SUPPLIED MATERIAL
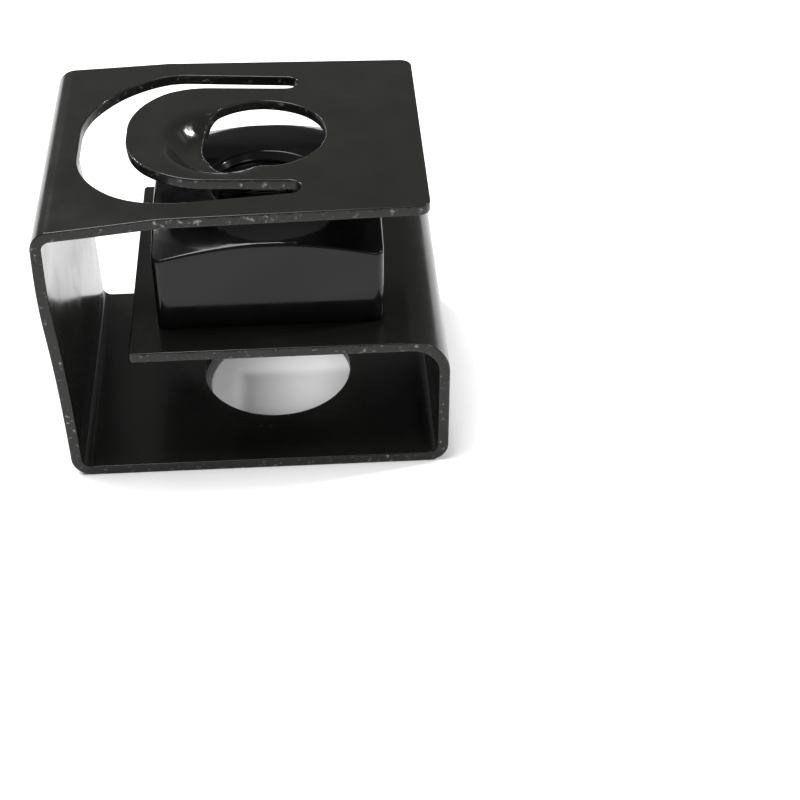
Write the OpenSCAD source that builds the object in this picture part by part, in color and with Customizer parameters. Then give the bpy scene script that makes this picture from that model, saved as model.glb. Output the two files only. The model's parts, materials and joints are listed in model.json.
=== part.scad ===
// Slide-on rack cage nut: a square nut on the shelf of a folded spring-steel cage.
// Millimetres. +X runs from the closed fold of the top leaf to its free end,
// +Y runs along the rack rail and +Z points up, the way the screw comes in.
// The origin is the centre of the footprint, on the underside of the floor.

/* [Strip] */
// Thickness of the spring-steel strip
sheet_t = 0.46; // [0.35:0.01:0.6]
// Width of the strip, along the rail
strip_w = 12.7; // [12:0.1:14]
// Inside radius of the tight folds
fold_r = 0.4; // [0.3:0.05:0.6]
// Inside radius of the soft fold between the right wall and the shelf
shelf_fold_r = 1.15; // [0.6:0.05:1.5]

/* [Cage] */
// Overall width, from the left wall to the right wall
cage_w = 16.4; // [16:0.1:19]
// Overall height, to the top of the leaf
cage_h = 13; // [12:0.1:15]
// Clear height of the lower compartment, from the floor to the shelf
lower_h = 5.64; // [5:0.02:6.5]
// Gap between the left wall and the free end of the shelf
shelf_gap = 2.64; // [2:0.02:3]
// Place of the screw's axis, right of the centre
axis_x = 0.8; // [0.5:0.05:1.1]
// Radius of the screw's clearance hole in the floor
floor_hole_r = 3.35; // [2.8:0.05:3.8]

/* [Top leaf] */
// Distance from the leaf's free end to the outside of the right wall
leaf_setback = 0.86; // [0.4:0.02:1.2]
// Narrowing of each side of the leaf towards its free end
leaf_taper = 0.42; // [0.02:0.02:0.6]
// Corner radius of the leaf's free end
leaf_corner_r = 0.5; // [0.3:0.05:0.8]
// Slope at which the leaf leaves its fold, in degrees
leaf_rise_a = 4.5; // [2:0.5:6]
// Height by which the leaf rises from its fold
leaf_rise = 0.32; // [0.2:0.02:0.5]
// Radius of the screw's clearance hole in the leaf
leaf_hole_r = 2.6; // [2.5:0.05:2.8]

/* [Tongue] */
// Half of the tongue's width
tongue_hw = 3.7; // [3.5:0.05:3.9]
// Reach of the tongue's tip, left of the screw's axis
tongue_reach = 5.65; // [5.3:0.05:5.8]
// Corner radius of the tongue's tip
tongue_tip_r = 3.3; // [2.5:0.1:3.4]
// Distance of the tongue's root, right of the screw's axis
tongue_root = 1; // [0.6:0.05:1.4]
// Upward tilt of the tongue, in degrees
tongue_tilt = 2.4; // [1:0.1:4]
// Width of the slot at the tongue's tip
slot_tip_w = 1.9; // [1.5:0.05:2]
// Width of the slot's legs beside the tongue's tip
slot_leg_w = 1.38; // [1.1:0.02:1.5]
// Width of the slot's legs at the tongue's root
slot_root_w = 0.96; // [0.7:0.02:1.1]
// Corner radius of the slot's outer edge
slot_corner_r = 4.2; // [3:0.1:4.4]

/* [Dimple] */
// Reach of the dimple's centre, left of the screw's axis
dimple_x = 1.78; // [1.5:0.02:2]
// Offset of the dimple's centre towards the front
dimple_y = 0.75; // [0:0.05:0.8]
// Radius of the dimple where it leaves the leaf
dimple_top_r = 2.4; // [2.2:0.05:2.5]
// Radius of the dimple's floor
dimple_floor_r = 1.5; // [1.2:0.05:1.8]
// Depth of the dimple
dimple_depth = 0.75; // [0.4:0.05:0.9]

/* [Nut] */
// Width of the square nut across its flats
nut_af = 9.5; // [8.5:0.1:9.8]
// Height of the nut above the shelf
nut_h = 4.1; // [3.2:0.1:4.4]
// Angle of the chamfer that cuts the nut's top corners, in degrees
nut_chamfer_a = 20; // [12:1:30]
// Diameter of the nut's flat top, as a share of its width
nut_flat_share = 0.97; // [0.85:0.01:0.98]
// Core radius of the screw thread
thread_core_r = 2.05; // [1.7:0.05:2.2]
// Depth of the countersink at each end of the thread
thread_lead = 0.4; // [0.2:0.05:0.5]
// Wall of the shank that is riveted into the shelf
shank_wall = 0.95; // [0.6:0.05:1.2]

/* [Hidden] */
$fn = 96;
cut = 1;
lap = 0.05;
wall_x = cage_w / 2;
fold_out = fold_r + sheet_t;
fold_x = wall_x - fold_out;
shelf_bottom = sheet_t + lower_h;
shelf_top = shelf_bottom + sheet_t;
shelf_fold_out = shelf_fold_r + sheet_t;
shelf_fold_x = wall_x - shelf_fold_out;
shelf_fold_z = shelf_top - shelf_fold_out;
shelf_end_x = sheet_t + shelf_gap - wall_x;
// the leaf leaves its fold at the rise angle, as far as the knee that levels it
leaf_fold_z = cage_h - leaf_rise - fold_out;
rise_l = (leaf_rise + fold_out * (1 - cos(leaf_rise_a))) / sin(leaf_rise_a);
knee_x = rise_l * cos(leaf_rise_a) - fold_out * sin(leaf_rise_a) - fold_x;
knee_half_x = knee_x + sheet_t * tan(leaf_rise_a / 2) / 2;
leaf_bottom = cage_h - sheet_t;
leaf_end_x = wall_x - leaf_setback;
leaf_end_hw = strip_w / 2 - leaf_taper;
tongue_root_x = axis_x + tongue_root;
tongue_tip_x = axis_x - tongue_reach;
slot_tip_x = tongue_tip_x - slot_tip_w;
slot_hw = tongue_hw + slot_leg_w;
slot_root_hw = tongue_hw + slot_root_w;
nut_flat_r = nut_af * nut_flat_share / 2;
nut_top = shelf_top + nut_h;
shank_r = thread_core_r + shank_wall;

// ---- the strip's edge, drawn in X and Z ----

// bend of the strip about the origin, over the given angles
module bend(inside_r, start, sweep) {
    reach = 2 * (inside_r + sheet_t);
    intersection() {
        difference() {
            circle(r = inside_r + sheet_t);
            circle(r = inside_r);
        }
        polygon([
            [0, 0],
            reach * [cos(start), sin(start)],
            reach * [cos(start + sweep / 2), sin(start + sweep / 2)],
            reach * [cos(start + sweep), sin(start + sweep)]
        ]);
    }
}

// straight run of the strip, from one corner of its edge to the other
module run(x0, z0, x1, z1) {
    translate([x0, z0])
        square([x1 - x0, z1 - z0]);
}

// floor, right wall and shelf
module lower_edge() {
    run(-fold_x, 0, fold_x, sheet_t);
    translate([fold_x, fold_out])
        bend(fold_r, -90, 90);
    run(wall_x - sheet_t, fold_out, wall_x, shelf_fold_z);
    translate([shelf_fold_x, shelf_fold_z])
        bend(shelf_fold_r, 0, 90);
    run(shelf_end_x, shelf_bottom, shelf_fold_x, shelf_top);
}

// sloping part of the leaf with its half of the fold, levelled off at the leaf's top
module rising_edge() {
    intersection() {
        translate([-fold_x, leaf_fold_z])
            rotate(leaf_rise_a) {
                bend(fold_r, 90, 45);
                run(0, fold_r, rise_l + sheet_t, fold_out);
            }
        run(-wall_x, shelf_top, wall_x, cage_h);
    }
}

// left wall and top leaf
module upper_edge() {
    translate([-fold_x, fold_out])
        bend(fold_r, 180, 90);
    run(-wall_x, fold_out, sheet_t - wall_x, leaf_fold_z);
    translate([-fold_x, leaf_fold_z])
        bend(fold_r, 180, -60);
    rising_edge();
    run(knee_half_x, leaf_bottom, leaf_end_x, cage_h);
}

module folded_strip() {
    rotate([90, 0, 0])
        linear_extrude(height = strip_w, center = true) {
            lower_edge();
            upper_edge();
        }
}

// ---- the leaf's cuts, drawn in plan ----

// plan of the leaf: it narrows towards its free end, which has round corners
module leaf_plan() {
    corner_x = leaf_end_x - leaf_corner_r;
    corner_y = leaf_end_hw - leaf_corner_r;
    polygon([
        [-wall_x, -strip_w / 2],
        [corner_x, -leaf_end_hw],
        [corner_x, leaf_end_hw],
        [-wall_x, strip_w / 2]
    ]);
    translate([knee_x, -corner_y])
        square([leaf_end_x - knee_x, 2 * corner_y]);
    for (side = [-1, 1])
        translate([corner_x, side * corner_y])
            circle(r = leaf_corner_r);
}

// plan of a tab that points left, with two round corners at its tip
module tab_plan(tip_x, tip_hw, root_x, root_hw, corner_r) {
    for (side = [-1, 1])
        translate([tip_x + corner_r, side * (tip_hw - corner_r)])
            circle(r = corner_r);
    translate([tip_x, corner_r - tip_hw])
        square([root_x - tip_x, 2 * (tip_hw - corner_r)]);
    polygon([
        [tip_x + corner_r, -tip_hw],
        [root_x, -root_hw],
        [root_x, root_hw],
        [tip_x + corner_r, tip_hw]
    ]);
}

// plan of the slot round the tongue, with the round ends of its legs
module slot_plan() {
    leg_w = slot_root_hw - tongue_hw;
    tab_plan(slot_tip_x, slot_hw, tongue_root_x, slot_root_hw, slot_corner_r);
    for (side = [-1, 1])
        translate([tongue_root_x, side * (tongue_hw + leg_w / 2)])
            circle(r = leg_w / 2);
}

// everything outside the leaf's plan, as tall as the leaf's rise
module leaf_trim() {
    translate([0, 0, nut_top])
        linear_extrude(height = cage_h - nut_top + cut)
            difference() {
                translate([sheet_t - wall_x, -strip_w])
                    square([cage_w, 2 * strip_w]);
                leaf_plan();
            }
}

module slot() {
    translate([0, 0, nut_top])
        linear_extrude(height = cage_h - nut_top + cut)
            slot_plan();
}

// the tongue, tilted up about its root, with the dimple pressed into its front
module tongue() {
    hinge_x = tongue_root_x + lap;
    translate([hinge_x, 0, leaf_bottom])
        rotate([0, tongue_tilt, 0])
            translate([-hinge_x, 0, 0])
                difference() {
                    union() {
                        linear_extrude(height = sheet_t)
                            tab_plan(
                                tongue_tip_x, tongue_hw, hinge_x, tongue_hw, tongue_tip_r
                            );
                        dimple(-dimple_depth);
                    }
                    dimple(sheet_t - dimple_depth);
                }
}

// cone of the dimple, from its floor up, on either face of the tongue
module dimple(floor_z) {
    translate([axis_x - dimple_x, -dimple_y, floor_z])
        cylinder(h = dimple_depth, r1 = dimple_floor_r, r2 = dimple_top_r);
}

module cage() {
    color([0.13, 0.13, 0.12])
        difference() {
            union() {
                difference() {
                    folded_strip();
                    leaf_trim();
                    slot();
                }
                tongue();
            }
            translate([axis_x, 0, -cut])
                cylinder(h = sheet_t + 2 * cut, r = floor_hole_r);
            translate([axis_x, 0, shelf_bottom - cut])
                cylinder(h = sheet_t + 2 * cut, r = shank_r);
            translate([axis_x, 0, nut_top])
                cylinder(h = cage_h - nut_top + cut, r = leaf_hole_r);
        }
}

module square_nut() {
    thread_l = nut_h + sheet_t;
    lead_r = thread_core_r + thread_lead;
    color([0.06, 0.06, 0.065])
        translate([axis_x, 0, shelf_bottom])
            difference() {
                union() {
                    cylinder(h = sheet_t, r = shank_r);
                    translate([0, 0, sheet_t])
                        intersection() {
                            translate([-nut_af / 2, -nut_af / 2, 0])
                                cube([nut_af, nut_af, nut_h]);
                            cylinder(
                                h = nut_h,
                                r1 = nut_flat_r + nut_h / tan(nut_chamfer_a),
                                r2 = nut_flat_r
                            );
                        }
                }
                translate([0, 0, -cut])
                    cylinder(h = thread_l + 2 * cut, r = thread_core_r);
                cylinder(h = thread_lead, r1 = lead_r, r2 = thread_core_r);
                translate([0, 0, thread_l - thread_lead])
                    cylinder(h = thread_lead, r1 = thread_core_r, r2 = lead_r);
            }
}

cage();
square_nut();
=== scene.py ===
import json
import math

import bmesh
import bpy
import numpy as np
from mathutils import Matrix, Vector, geometry, kdtree

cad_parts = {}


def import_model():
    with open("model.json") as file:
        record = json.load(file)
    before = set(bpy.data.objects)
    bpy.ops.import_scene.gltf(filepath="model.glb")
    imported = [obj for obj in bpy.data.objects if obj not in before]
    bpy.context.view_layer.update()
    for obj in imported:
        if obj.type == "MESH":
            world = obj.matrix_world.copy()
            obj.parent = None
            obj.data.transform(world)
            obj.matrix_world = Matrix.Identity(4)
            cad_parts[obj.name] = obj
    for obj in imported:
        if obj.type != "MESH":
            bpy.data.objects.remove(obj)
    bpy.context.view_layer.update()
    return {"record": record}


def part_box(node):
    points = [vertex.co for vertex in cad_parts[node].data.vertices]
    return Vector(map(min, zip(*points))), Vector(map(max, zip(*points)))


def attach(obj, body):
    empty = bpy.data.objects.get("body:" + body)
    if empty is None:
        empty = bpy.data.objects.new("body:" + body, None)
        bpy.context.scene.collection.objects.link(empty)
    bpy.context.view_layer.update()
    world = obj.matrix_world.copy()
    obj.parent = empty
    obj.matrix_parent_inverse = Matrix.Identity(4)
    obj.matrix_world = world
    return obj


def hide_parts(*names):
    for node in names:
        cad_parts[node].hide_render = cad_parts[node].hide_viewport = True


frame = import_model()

mm = 0.001


# ---- sizes, the same as the CAD's ----

sheet_t = 0.46 * mm
fold_r = 0.4 * mm
shelf_fold_r = 1.15 * mm
shelf_gap = 2.64 * mm
leaf_setback = 0.86 * mm
leaf_taper = 0.42 * mm
leaf_corner_r = 0.5 * mm
leaf_rise_a = math.radians(4.5)
leaf_rise = 0.32 * mm
leaf_hole_r = 2.6 * mm
tongue_hw = 3.7 * mm
tongue_reach = 5.65 * mm
tongue_tip_r = 3.3 * mm
tongue_root = 1.0 * mm
tongue_tilt = math.radians(2.4)
slot_tip_w = 1.9 * mm
slot_leg_w = 1.38 * mm
slot_root_w = 0.96 * mm
slot_corner_r = 4.2 * mm
dimple_x = 1.78 * mm
dimple_y = 0.75 * mm
dimple_top_r = 2.4 * mm
dimple_floor_r = 1.5 * mm
dimple_depth = 0.75 * mm
nut_chamfer_a = math.radians(20)
nut_flat_share = 0.97
shank_wall = 0.95 * mm
thread_lead = 0.4 * mm
thread_pitch = 25.4 / 32 * mm

# ---- places, from the frame ----

cage_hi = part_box("cage")[1]
nut_lo, nut_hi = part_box("square_nut")
mounts = {m["name"]: m for m in frame["record"]["mounts"]}
axis_x = mounts["nut_thread"]["pos_m"][0]
core_r = mounts["nut_thread"]["dims"]["r_mm"] * mm
floor_hole_r = mounts["floor_hole"]["dims"]["r_mm"] * mm
shank_r = core_r + shank_wall
wall_x = cage_hi.x
strip_hw = cage_hi.y
leaf_top = 13.0 * mm
shelf_bottom = nut_lo.z
shelf_top = shelf_bottom + sheet_t
fold_out = fold_r + sheet_t
fold_x = wall_x - fold_out
shelf_fold_out = shelf_fold_r + sheet_t
shelf_fold_x = wall_x - shelf_fold_out
shelf_fold_z = shelf_top - shelf_fold_out
shelf_end_x = sheet_t + shelf_gap - wall_x
leaf_fold_z = leaf_top - leaf_rise - fold_out
leaf_end_x = wall_x - leaf_setback
rise_l = (leaf_rise + fold_out * (1 - math.cos(leaf_rise_a))) / math.sin(leaf_rise_a)
tongue_root_x = axis_x + tongue_root
tongue_tip_x = axis_x - tongue_reach
slot_tip_x = tongue_tip_x - slot_tip_w
slot_hw = tongue_hw + slot_leg_w
slot_root_hw = tongue_hw + slot_root_w


# ---- node helpers ----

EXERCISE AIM
Please write out the material word for word from its first line through the line holding "shelf_fold_r = 1.15; // [0.6:0.05:1.5]", including both, and no line past it.

COMPLETE OUTPUT
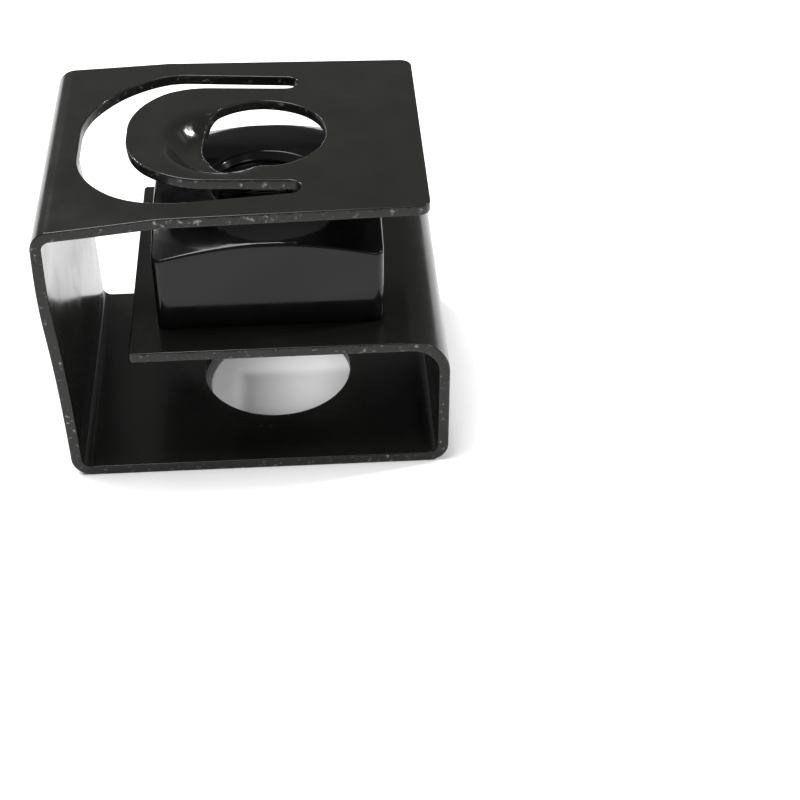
Write the OpenSCAD source that builds the object in this picture part by part, in color and with Customizer parameters. Then give the bpy scene script that makes this picture from that model, saved as model.glb. Output the two files only. The model's parts, materials and joints are listed in model.json.
=== part.scad ===
// Slide-on rack cage nut: a square nut on the shelf of a folded spring-steel cage.
// Millimetres. +X runs from the closed fold of the top leaf to its free end,
// +Y runs along the rack rail and +Z points up, the way the screw comes in.
// The origin is the centre of the footprint, on the underside of the floor.

/* [Strip] */
// Thickness of the spring-steel strip
sheet_t = 0.46; // [0.35:0.01:0.6]
// Width of the strip, along the rail
strip_w = 12.7; // [12:0.1:14]
// Inside radius of the tight folds
fold_r = 0.4; // [0.3:0.05:0.6]
// Inside radius of the soft fold between the right wall and the shelf
shelf_fold_r = 1.15; // [0.6:0.05:1.5]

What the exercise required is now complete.